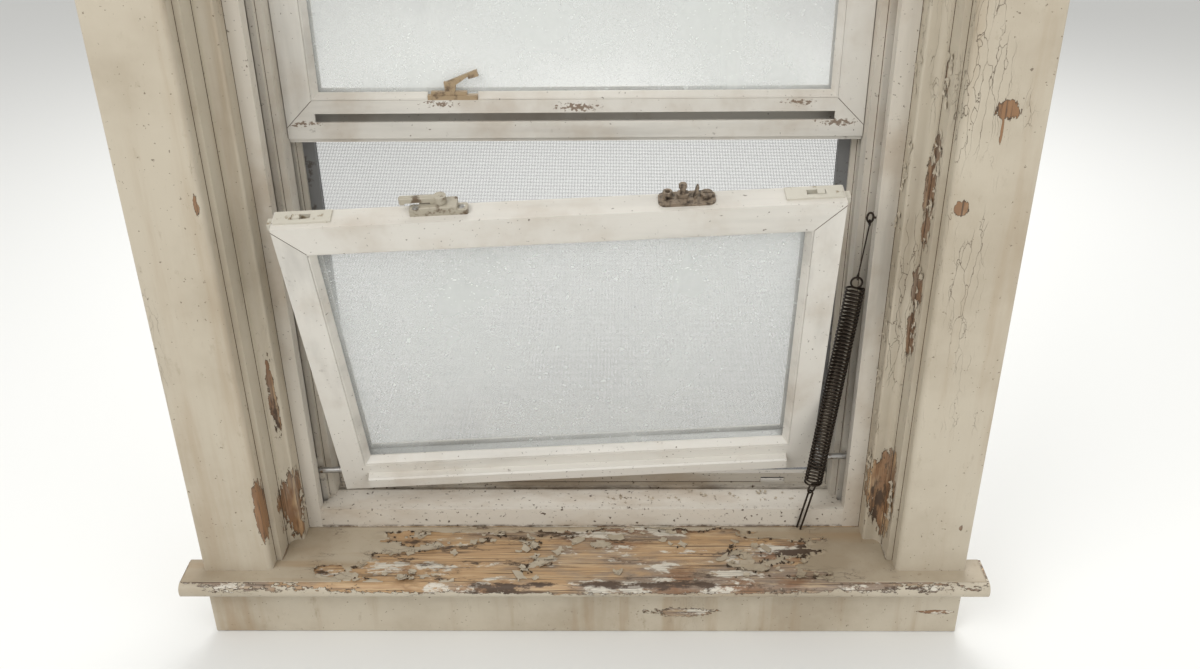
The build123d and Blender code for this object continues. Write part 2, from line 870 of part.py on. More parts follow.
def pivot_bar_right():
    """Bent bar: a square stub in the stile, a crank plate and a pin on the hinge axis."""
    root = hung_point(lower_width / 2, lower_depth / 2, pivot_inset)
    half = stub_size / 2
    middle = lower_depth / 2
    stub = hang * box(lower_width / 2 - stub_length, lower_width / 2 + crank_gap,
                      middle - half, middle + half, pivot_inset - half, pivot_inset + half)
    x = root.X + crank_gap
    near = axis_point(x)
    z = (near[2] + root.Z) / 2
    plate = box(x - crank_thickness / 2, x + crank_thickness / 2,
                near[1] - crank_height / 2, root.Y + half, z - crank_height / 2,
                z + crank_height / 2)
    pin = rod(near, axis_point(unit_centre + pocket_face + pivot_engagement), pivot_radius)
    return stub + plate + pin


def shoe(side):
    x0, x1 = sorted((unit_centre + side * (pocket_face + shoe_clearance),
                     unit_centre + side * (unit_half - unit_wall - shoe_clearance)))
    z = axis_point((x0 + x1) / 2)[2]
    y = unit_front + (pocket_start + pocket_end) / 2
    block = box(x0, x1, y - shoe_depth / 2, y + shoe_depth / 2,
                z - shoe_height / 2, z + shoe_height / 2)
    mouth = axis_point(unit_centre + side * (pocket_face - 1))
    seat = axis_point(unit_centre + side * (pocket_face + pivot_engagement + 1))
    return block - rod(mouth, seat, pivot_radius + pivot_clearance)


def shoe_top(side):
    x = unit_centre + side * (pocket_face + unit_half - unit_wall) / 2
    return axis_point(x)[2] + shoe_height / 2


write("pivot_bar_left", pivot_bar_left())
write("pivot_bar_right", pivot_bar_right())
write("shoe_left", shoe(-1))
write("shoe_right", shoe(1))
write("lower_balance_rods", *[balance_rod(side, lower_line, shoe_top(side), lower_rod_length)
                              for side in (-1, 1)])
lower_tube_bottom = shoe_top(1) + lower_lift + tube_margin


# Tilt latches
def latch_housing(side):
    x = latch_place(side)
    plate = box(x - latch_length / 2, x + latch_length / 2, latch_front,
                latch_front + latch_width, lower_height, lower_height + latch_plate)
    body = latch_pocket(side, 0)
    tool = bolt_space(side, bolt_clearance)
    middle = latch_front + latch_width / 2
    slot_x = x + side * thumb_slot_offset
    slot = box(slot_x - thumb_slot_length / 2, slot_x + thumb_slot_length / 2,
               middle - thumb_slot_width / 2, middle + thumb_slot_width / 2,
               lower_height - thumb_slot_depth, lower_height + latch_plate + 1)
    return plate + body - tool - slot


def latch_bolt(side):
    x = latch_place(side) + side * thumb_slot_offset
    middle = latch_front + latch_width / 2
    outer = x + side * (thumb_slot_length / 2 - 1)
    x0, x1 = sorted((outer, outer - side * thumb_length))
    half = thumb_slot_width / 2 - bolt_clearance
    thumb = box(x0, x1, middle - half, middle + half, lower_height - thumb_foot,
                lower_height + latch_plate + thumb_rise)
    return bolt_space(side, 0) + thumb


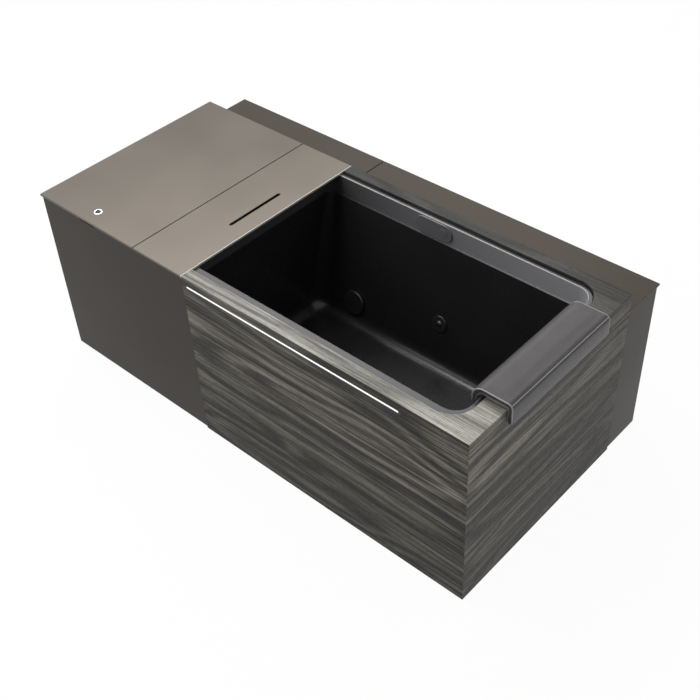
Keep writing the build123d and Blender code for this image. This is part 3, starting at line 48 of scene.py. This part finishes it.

> **What you will do**
Go through the material above line by line and copy it exactly.

> **Solution for this problem**
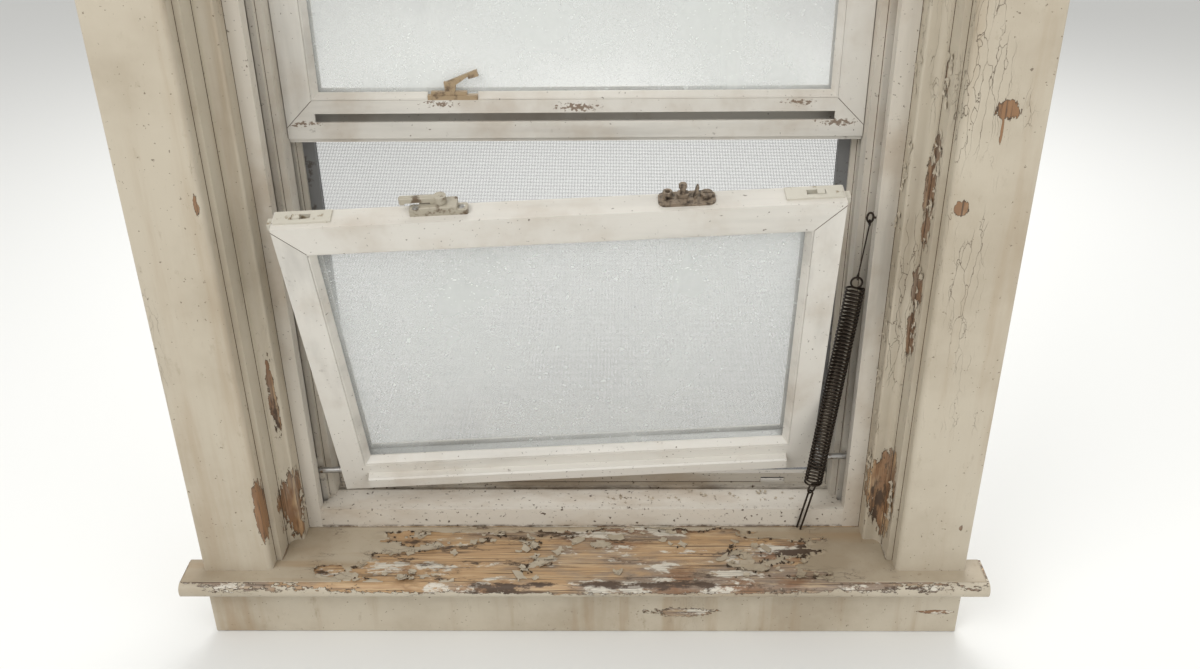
The build123d and Blender code for this object continues. Write part 2, from line 870 of part.py on. More parts follow.
def pivot_bar_right():
    """Bent bar: a square stub in the stile, a crank plate and a pin on the hinge axis."""
    root = hung_point(lower_width / 2, lower_depth / 2, pivot_inset)
    half = stub_size / 2
    middle = lower_depth / 2
    stub = hang * box(lower_width / 2 - stub_length, lower_width / 2 + crank_gap,
                      middle - half, middle + half, pivot_inset - half, pivot_inset + half)
    x = root.X + crank_gap
    near = axis_point(x)
    z = (near[2] + root.Z) / 2
    plate = box(x - crank_thickness / 2, x + crank_thickness / 2,
                near[1] - crank_height / 2, root.Y + half, z - crank_height / 2,
                z + crank_height / 2)
    pin = rod(near, axis_point(unit_centre + pocket_face + pivot_engagement), pivot_radius)
    return stub + plate + pin


def shoe(side):
    x0, x1 = sorted((unit_centre + side * (pocket_face + shoe_clearance),
                     unit_centre + side * (unit_half - unit_wall - shoe_clearance)))
    z = axis_point((x0 + x1) / 2)[2]
    y = unit_front + (pocket_start + pocket_end) / 2
    block = box(x0, x1, y - shoe_depth / 2, y + shoe_depth / 2,
                z - shoe_height / 2, z + shoe_height / 2)
    mouth = axis_point(unit_centre + side * (pocket_face - 1))
    seat = axis_point(unit_centre + side * (pocket_face + pivot_engagement + 1))
    return block - rod(mouth, seat, pivot_radius + pivot_clearance)


def shoe_top(side):
    x = unit_centre + side * (pocket_face + unit_half - unit_wall) / 2
    return axis_point(x)[2] + shoe_height / 2


write("pivot_bar_left", pivot_bar_left())
write("pivot_bar_right", pivot_bar_right())
write("shoe_left", shoe(-1))
write("shoe_right", shoe(1))
write("lower_balance_rods", *[balance_rod(side, lower_line, shoe_top(side), lower_rod_length)
                              for side in (-1, 1)])
lower_tube_bottom = shoe_top(1) + lower_lift + tube_margin


# Tilt latches
def latch_housing(side):
    x = latch_place(side)
    plate = box(x - latch_length / 2, x + latch_length / 2, latch_front,
                latch_front + latch_width, lower_height, lower_height + latch_plate)
    body = latch_pocket(side, 0)
    tool = bolt_space(side, bolt_clearance)
    middle = latch_front + latch_width / 2
    slot_x = x + side * thumb_slot_offset
    slot = box(slot_x - thumb_slot_length / 2, slot_x + thumb_slot_length / 2,
               middle - thumb_slot_width / 2, middle + thumb_slot_width / 2,
               lower_height - thumb_slot_depth, lower_height + latch_plate + 1)
    return plate + body - tool - slot


def latch_bolt(side):
    x = latch_place(side) + side * thumb_slot_offset
    middle = latch_front + latch_width / 2
    outer = x + side * (thumb_slot_length / 2 - 1)
    x0, x1 = sorted((outer, outer - side * thumb_length))
    half = thumb_slot_width / 2 - bolt_clearance
    thumb = box(x0, x1, middle - half, middle + half, lower_height - thumb_foot,
                lower_height + latch_plate + thumb_rise)
    return bolt_space(side, 0) + thumb


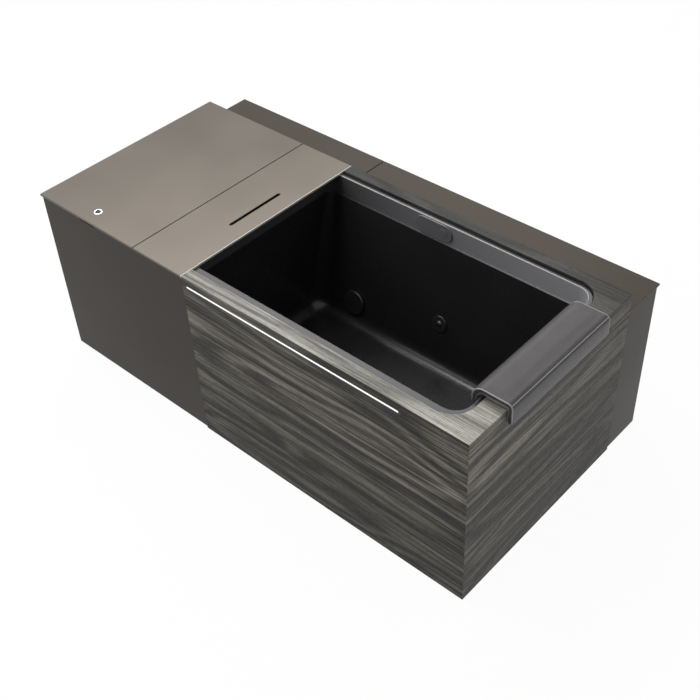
Keep writing the build123d and Blender code for this image. This is part 3, starting at line 48 of scene.py. This part finishes it.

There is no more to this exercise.